Exercise directions:
What follows is a listing. Return every line of it exactly.
+++ Given material +++
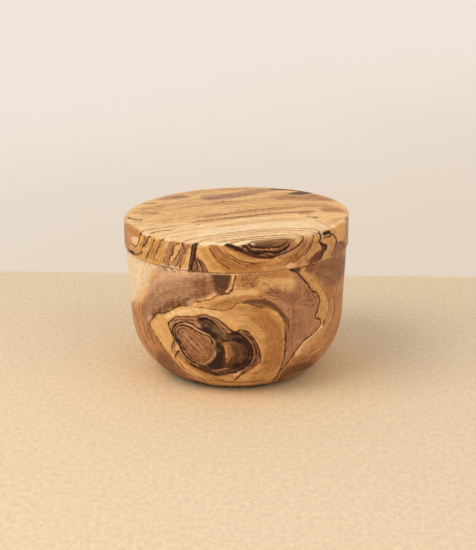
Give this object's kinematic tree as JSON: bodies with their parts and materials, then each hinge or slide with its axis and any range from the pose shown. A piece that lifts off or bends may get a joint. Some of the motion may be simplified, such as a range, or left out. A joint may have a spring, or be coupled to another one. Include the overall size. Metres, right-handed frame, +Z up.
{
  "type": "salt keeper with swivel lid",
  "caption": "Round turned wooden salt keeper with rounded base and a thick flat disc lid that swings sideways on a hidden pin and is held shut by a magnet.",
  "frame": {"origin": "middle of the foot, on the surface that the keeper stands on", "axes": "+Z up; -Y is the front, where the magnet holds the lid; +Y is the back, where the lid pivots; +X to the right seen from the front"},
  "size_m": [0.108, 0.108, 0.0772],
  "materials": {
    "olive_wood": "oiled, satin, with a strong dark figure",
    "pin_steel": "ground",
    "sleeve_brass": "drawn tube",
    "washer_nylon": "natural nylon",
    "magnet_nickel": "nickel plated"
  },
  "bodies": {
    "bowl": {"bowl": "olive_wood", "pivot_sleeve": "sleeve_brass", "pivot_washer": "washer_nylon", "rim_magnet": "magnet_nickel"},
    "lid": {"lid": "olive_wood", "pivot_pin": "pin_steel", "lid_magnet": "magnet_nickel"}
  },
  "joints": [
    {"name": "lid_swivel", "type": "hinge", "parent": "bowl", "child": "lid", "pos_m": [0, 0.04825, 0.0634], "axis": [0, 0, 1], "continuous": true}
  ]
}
+++
In response:
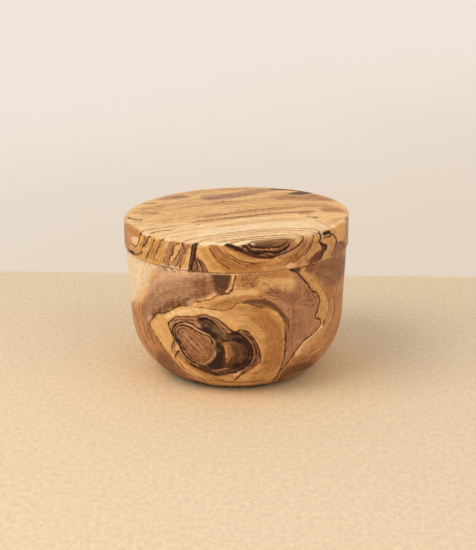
Give this object's kinematic tree as JSON: bodies with their parts and materials, then each hinge or slide with its axis and any range from the pose shown. A piece that lifts off or bends may get a joint. Some of the motion may be simplified, such as a range, or left out. A joint may have a spring, or be coupled to another one. Include the overall size. Metres, right-handed frame, +Z up.
{
  "type": "salt keeper with swivel lid",
  "caption": "Round turned wooden salt keeper with rounded base and a thick flat disc lid that swings sideways on a hidden pin and is held shut by a magnet.",
  "frame": {"origin": "middle of the foot, on the surface that the keeper stands on", "axes": "+Z up; -Y is the front, where the magnet holds the lid; +Y is the back, where the lid pivots; +X to the right seen from the front"},
  "size_m": [0.108, 0.108, 0.0772],
  "materials": {
    "olive_wood": "oiled, satin, with a strong dark figure",
    "pin_steel": "ground",
    "sleeve_brass": "drawn tube",
    "washer_nylon": "natural nylon",
    "magnet_nickel": "nickel plated"
  },
  "bodies": {
    "bowl": {"bowl": "olive_wood", "pivot_sleeve": "sleeve_brass", "pivot_washer": "washer_nylon", "rim_magnet": "magnet_nickel"},
    "lid": {"lid": "olive_wood", "pivot_pin": "pin_steel", "lid_magnet": "magnet_nickel"}
  },
  "joints": [
    {"name": "lid_swivel", "type": "hinge", "parent": "bowl", "child": "lid", "pos_m": [0, 0.04825, 0.0634], "axis": [0, 0, 1], "continuous": true}
  ]
}